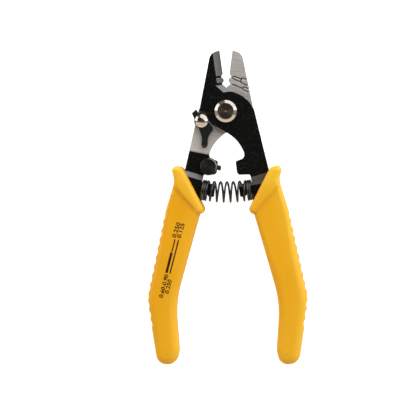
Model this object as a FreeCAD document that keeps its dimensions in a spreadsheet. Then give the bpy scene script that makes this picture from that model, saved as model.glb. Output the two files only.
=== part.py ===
import FreeCAD, Part
import math
import os

import Sketcher

# Fibre stripper: two crossed stamped blades on a pivot bolt, moulded grips, return spring, lock lever and
# closing stop. Millimetres. The tool lies on its back: +X to the right, +Y towards the jaws, +Z up towards
# the viewer. The origin is on the pivot axis, in the plane that the tool rests on. Each arm is drawn in its
# own frame with the tool closed, its mid plane at z = 0, and is then turned open by half_open.

# alias, value, meaning
SIZES = [
    ("half_open", 7.5, "angle of each arm from the closed line, degrees"),
    ("stop_travel", 0.6, "closing angle past the closed line to the stop, degrees"),
    ("plate", 3.0, "blade plate thickness"),
    ("blade_gap", 0.05, "gap between the two blades"),
    ("fit", 0.03, "clearance of a turning or sliding fit, on the radius"),
    ("jaw_len", 28.8, "pivot to jaw tip"),
    ("edge_lap", 0.72, "how far a cutting edge passes the centre line when closed"),
    ("jaw_tip_w", 3.4, "jaw tip width at its corner"),
    ("tip_round", 4.8, "radius of the jaw tip"),
    ("heel_w", 12.6, "centre line to the heel of the jaw"),
    ("heel_y", 1.75, "height of the heel above the pivot"),
    ("hook_w", 9.8, "centre line to the throat of the lever's hook"),
    ("hook_run", 1.9, "how far the hook's lower side runs in from its throat"),
    ("crotch_y", 10.2, "pivot down to the start of the arch"),
    ("arch_x", 5.8, "centre line to the foot of the arch"),
    ("arch_y", 20.5, "pivot down to the foot of the arch"),
    ("arch_r", 2.2, "radius at the foot of the arch"),
    ("bump_x", 1.22, "centre line to the face of the stop bump"),
    ("bump_top_y", 24.1, "pivot down to the top of the bump"),
    ("bump_low_y", 30.6, "pivot down to the bottom of the bump"),
    ("shoulder_w", 13.2, "centre line to the shoulder of the arm"),
    ("arm_w", 16.5, "centre line to the outside of the arm at the joggle"),
    ("joggle_y", 33.2, "pivot down to the joggle"),
    ("joggle_run", 2.6, "length of the joggle's slope"),
    ("joggle_skew", 9.0, "slant of the joggle across the arm, degrees"),
    ("joggle_bend", 0.8, "radius of the joggle's bends"),
    ("tang_end_y", 99.0, "pivot down to the end of the tang"),
    ("tang_w", 7.4, "tang width in the grip"),
    ("tang_lean", 0.25, "how much the tang turns back in below the palm swell"),
    ("notch_1_y", 16.5, "height of the upper stripping notch"),
    ("notch_2_y", 13.05, "height of the lower stripping notch"),
    ("notch_x", 0.32, "depth of the notches past the centre line"),
    ("notch_mouth", 1.2, "half width of the upper notch's mouth"),
    ("tooth_x", 1.22, "point of the tooth between the notches, before rounding"),
    ("tooth_round", 1.2, "radius of the tooth"),
    ("throat_x", 3.25, "centre line to the foot of the throat"),
    ("throat_drop", 4.1, "lower notch down to the foot of the throat"),
    ("bevel_w", 3.1, "width of the ground bevel along the jaw"),
    ("bevel_land", 0.25, "thickness left at the cutting edge"),
    ("throat_bevel_w", 3.2, "width of the ground bevel down the throat, across the blade"),
    ("groove_w", 1.1, "width of the groove ground across the bevel at each notch"),
    ("groove_d", 0.65, "depth of those grooves below the bevel"),
    ("spring_y", 38.6, "pivot down to the spring's axis, closed"),
    ("tab_high", 0.4, "how far the spring tabs sit above the spring's axis"),
    ("seat_x", 7.4, "centre line to the spring's seat on the arm"),
    ("tab_end_x", 1.0, "centre line to the end of the spring tab, closed"),
    ("tab_w", 6.1, "spring tab width"),
    ("tab_neck", 0.7, "how much the tab narrows behind its barb"),
    ("tab_barb", 2.4, "length of the tab's barb"),
    ("tab_clear", 0.3, "how far the tang stands outside the spring's seat"),
    ("coil_r", 4.6, "spring radius to the middle of the wire"),
    ("wire_r", 0.4, "spring wire radius"),
    ("wire_sides", 6, "flat sides that stand for the round of the wire"),
    ("coils", 10, "turns of the spring"),
    ("end_coils", 1.5, "closed turns at each end of the spring"),
    ("end_pitch", 0.95, "pitch of the closed turns"),
    ("coil_start", 180, "angle that the spring is turned about its own axis, degrees"),
    ("seat_gap", 0.1, "spring wire to its seat"),
    ("pivot_r", 3.0, "pivot shank radius"),
    ("pivot_head_r", 5.25, "pivot head radius"),
    ("pivot_rim_r", 3.9, "radius of the head's turned dish"),
    ("pivot_head_h", 2.2, "pivot head height"),
    ("pivot_side_h", 1.05, "straight side of the pivot head"),
    ("dish_depth", 0.35, "depth of the dish in the head"),
    ("centre_r", 0.55, "radius and depth of the turning centre in the dish"),
    ("thread_r", 2.5, "radius of the pivot's threaded end"),
    ("nut_flats", 8.0, "pivot nut across flats"),
    ("washer_r", 4.9, "pivot washer radius"),
    ("washer_h", 0.425, "pivot washer height"),
    ("lock_x", 11.0, "centre line to the lever's rivet, closed"),
    ("lock_y", 6.0, "pivot down to the lever's rivet, closed"),
    ("lock_hub_r", 3.3, "lock lever hub radius"),
    ("lock_thick", 2.2, "lock lever thickness"),
    ("lock_washer_h", 0.4, "friction washer height"),
    ("rivet_r", 1.5, "lever rivet shank radius"),
    ("rivet_head_r", 3.1, "lever rivet head radius"),
    ("rivet_head_h", 1.5, "lever rivet head height"),
    ("rivet_rim_h", 0.35, "straight rim of the rivet head"),
    ("tail_y", 12.6, "lever rivet down to the end of the lever's tail"),
    ("tail_w", 2.9, "width of the lever's tail"),
    ("tail_x", 4.3, "lever rivet to the inner side of the tail"),
    ("lever_edge", 0.25, "chamfer of the lever's upper edges"),
    ("boss_x", 4.9, "centre line to the stop boss, closed"),
    ("boss_y", 27.1, "pivot down to the stop boss, closed"),
    ("boss_r", 4.1, "stop boss radius"),
    ("boss_h", 4.4, "stop boss height"),
    ("boss_edge", 0.35, "chamfer of the stop boss's upper edge"),
    ("boss_stem_r", 2.0, "radius of the boss's riveted stem"),
    ("stop_z", 1.6, "stop screw axis above the boss's seat"),
    ("stop_screw_r", 1.25, "stop screw thread radius"),
    ("stop_nose_r", 1.0, "stop screw nose radius"),
    ("socket_af", 1.5, "hex socket of the stop screw, across flats"),
    ("socket_depth", 3.0, "depth of the hex socket"),
    ("screw_sunk", 0.6, "how far the socket end of the stop screw lies inside the boss"),
    ("nose_base", 0.9, "how far inside the boss the nose of the stop screw starts"),
    ("grip_half", 6.0, "half the thickness of a grip"),
    ("grip_round", 3.6, "edge radius of a grip"),
    ("grip_end_y", 123.0, "pivot down to the end of the grips, closed"),
    ("collar_round", 2.0, "edge radius of the guard collar"),
    ("collar_top_y", 28.4, "pivot down to the top of the guard collar"),
    ("collar_heel_y", 38.0, "pivot down to the outer heel of the guard collar"),
    ("collar_low_y", 47.3, "pivot down to the inner side of the guard collar's toe"),
    ("collar_step", 4.7, "how far the toe reaches below that"),
    ("collar_lip", 6.9, "how far the tip of the guard collar stands outside the arm"),
    ("collar_bow", 9.0, "radius of the hollow between the collar's tip and the neck"),
    ("collar_in", 4.5, "centre line to the toe of the guard collar"),
    ("neck_wall", 3.7, "wall of the neck outside the arm"),
    ("neck_depth", 0.8, "how far the neck is sunk below the grip's face"),
    ("neck_flat", 7.0, "length of the sunk part of the neck"),
    ("neck_run", 26.0, "length over which the neck rises to the grip's face"),
    ("neck_end_y", 53.0, "pivot down to the end of the neck"),
    ("neck_flare", 2.9, "how much the grip widens outwards over the neck"),
    ("palm_out", 26.4, "centre line to the outside of the palm swell"),
    ("palm_in", 12.8, "centre line to the inside of the palm swell"),
    ("palm_y", 93.0, "pivot down to the palm swell"),
    ("neck_r", 60.0, "radius of the outside where the neck meets the palm"),
    ("swell_r", 28.0, "radius of the palm swell, outside"),
    ("hollow_r", 50.0, "radius of the palm swell, inside"),
    ("tang_bend", 20.0, "radius of the tang's bend at the palm swell"),
    ("end_shift", 4.0, "how far the end of the grip lies inside the palm swell"),
    ("end_taper", 8.6, "how far the outside draws in from the palm swell to the end"),
    ("end_heel", 7.5, "length of the heel at the end of the grip"),
    ("end_r", 4.9, "radius of the end of the grip"),
    ("heel_r", 9.0, "radius of the heel at the end of the grip"),
    ("scallop_r", 2.6, "radius of a finger scallop"),
    ("scallop_depth", 0.62, "depth of a finger scallop"),
    ("scallop_pitch", 4.35, "pitch of the finger scallops"),
    ("scallop_count", 13, "number of finger scallops"),
    ("scallop_top_y", 53.1, "pivot down to the first scallop"),
]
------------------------
- [Objective]: Say how many lines of the data include the word "FreeCAD". Respond with the number alone.

- [Expected answer]: 2